If you read the skip list paper, you’ll understand that it implies a node structure similar to this:

class SkiplistNode
{
    T Value;
    SkiplistNode[] Forward;
}

That is, the node contains a reference to the value and also an array of references to following nodes. The array is of variable size, depending on the node’s level in the hierarchy. (It really is helpful if you read the skip list paper.)

In a perfectly balanced skip list, one half of the nodes will be at level 1, and will need only one Forward pointer. Of the other half, one half of them will be at level 2 and will need only two Forward pointers. In a skip list of a million items, there will be one node at level 20, two nodes at level 19, four nodes at level 18, etc. This is all probabilistic, of course, so the actual number of nodes at each level will vary by a small amount, but it generally follows the power of 2 structure of a binary tree.

So what’s the problem? After all, it’s trivial to allocate an array with whatever number of elements you want. Here’s a simple constructor for the SkiplistNode class:

public SkiplistNode(T val, int level)
{
    this.Value = val;
    Forward = new SkiplistNode[level];
}

But how much memory does that node occupy?  The Value will typically be a reference, which is 8 bytes in the 64 bit runtime.  The Forward references require 8 bytes each, so the minimum size of the node will be 16 bytes.  Okay so far.

In a skip list with N nodes, there will be approximately 2N forward references.  So a skip list with a million nodes would require about 16 megabytes for forward references and another 8 megabytes for the Value references, making up a total of about 24 megabytes.  (Not counting the per-node allocation overhead, which I can eliminate by making these things value types.)

But that’s not the whole story.  It turns out that allocating an array involves 56 bytes of overhead.  All of a sudden, the average per-node size isn’t 24 bytes, but rather 80 bytes.  My million-node list grows from 24 megabytes to 80 megabytes.  I had hoped to build a skip list with 100 million nodes, but I don’t have 8 gigabytes for it.
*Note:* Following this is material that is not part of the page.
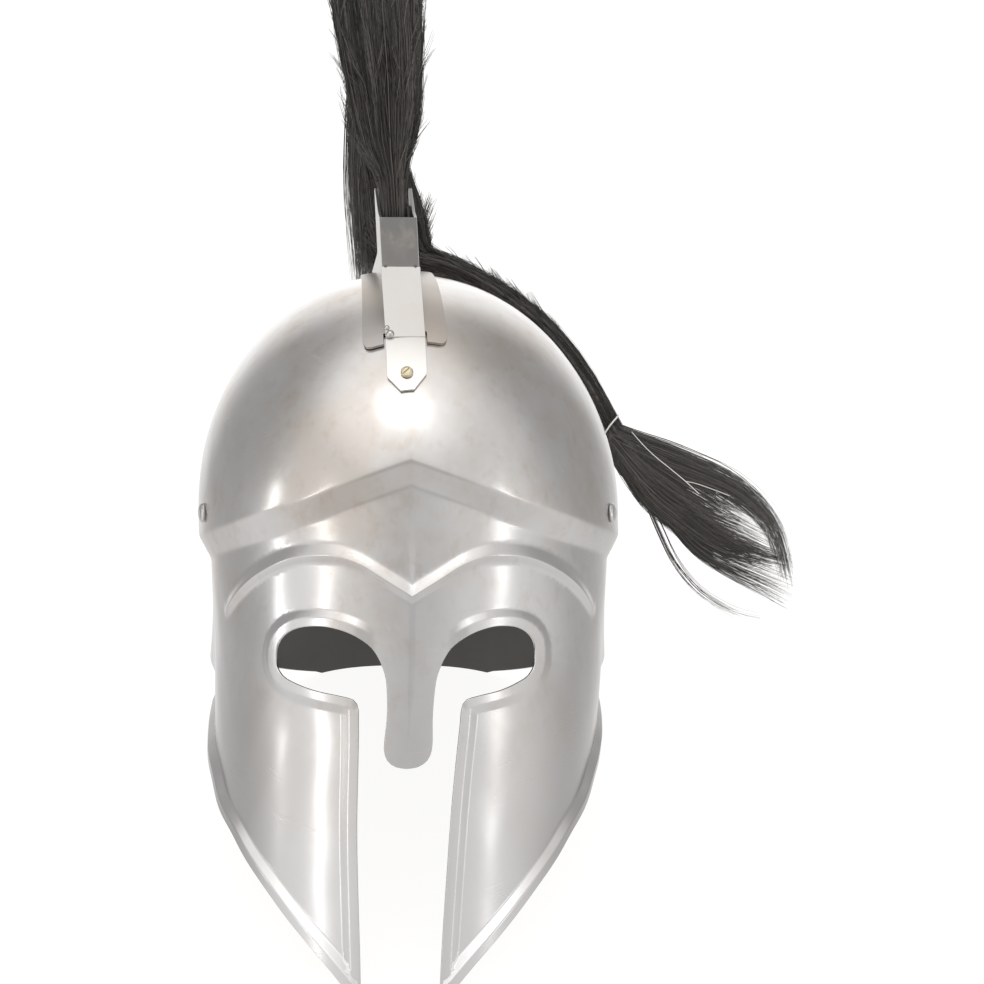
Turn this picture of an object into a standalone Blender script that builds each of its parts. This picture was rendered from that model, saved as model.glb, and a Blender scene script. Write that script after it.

If I were writing this in C or C++, I could create a variable sized structure, like this:

typedef struct tag_Node
{
    void * Value;
    tag_Node* Forward[1];
} SkiplistNode;

And, to allocate it, I’d write:

SkiplistNode* newNode = malloc(sizeof(SkiplistNode) + (level-1)*sizeof(SkiplistNode*));

That would allocate exactly the amount of space I need, with no array overhead at all. You can’t do that in C#. Or if you can, I certainly don’t know how it’s done.

The difference between the two is quite striking.  Imagine that you’re allocating a node at level 3.  The C code allocates memory as though the structure were laid out like this:

typedef struct tag_node
{
    void * Value;
    tag_node* Forward1;
    tag_node* Forward2;
    tag_node* Forward3;
} SkiplistNode;

That structure occupies 32 bytes:  8 bytes for the Value reference, and 8 bytes for each of the Forward references.

But in C#, an array is an object in its own right. There’s no way to allocate an array of references in-line. The C# code allocates memory as if the structure is defined like this (in C):

typedef struct tag_node
{
    void * Value;
    tag_node** Forward;
} SkiplistNode;

And the code that allocates it looks like this:

SkiplistNode* Node = malloc(sizeof SkiplistNode);
Node.Forward = malloc((level-1) * sizeof(SkiplistNode*));

The Forward array is allocated separately on the heap. It’s the overhead of that allocation that costs 56 bytes in .NET.  The C# structure occupies 8 bytes for the Value reference, 8 bytes for each of the three members of the Forward array, and 56 bytes of array allocation overhead (which includes the 8 bytes for the Forward reference itself).

I don’t know of a good solution here. I thought I could do it with fixed-sized buffers and some fancy inheritance, but there are several problems with that solution. First, fixed-sized buffers can only store primitive types (not references), and fixed-sized buffers may only be members of structs, not classes. I could try to simulate a fixed-sized buffer (using a base class that has one Forward reference, and derived classes that implement additional Forward references), but doing so would lead to some very ugly and difficult code.

Other solutions are possible, including explicit linked lists, managing my own heap of Forward reference arrays, and doing everything indirectly, with an array of references and a custom linked list that contains indexes into that array rather than the references themselves. But all of those solutions complicate the data structure and add additional overhead to the skip list algorithm, making it perform slower–perhaps slower than the heap that I want to replace. It’s frustrating.

Again, in the vast majority of cases I’m very happy working with C# in the managed .NET environment. But for some things, this skip list being an excellent example, I chafe at the handcuffs the runtime places on me.  In this case, I’ll have to come up with an innovative way of getting around that per-node cost or just skip the skip list altogether.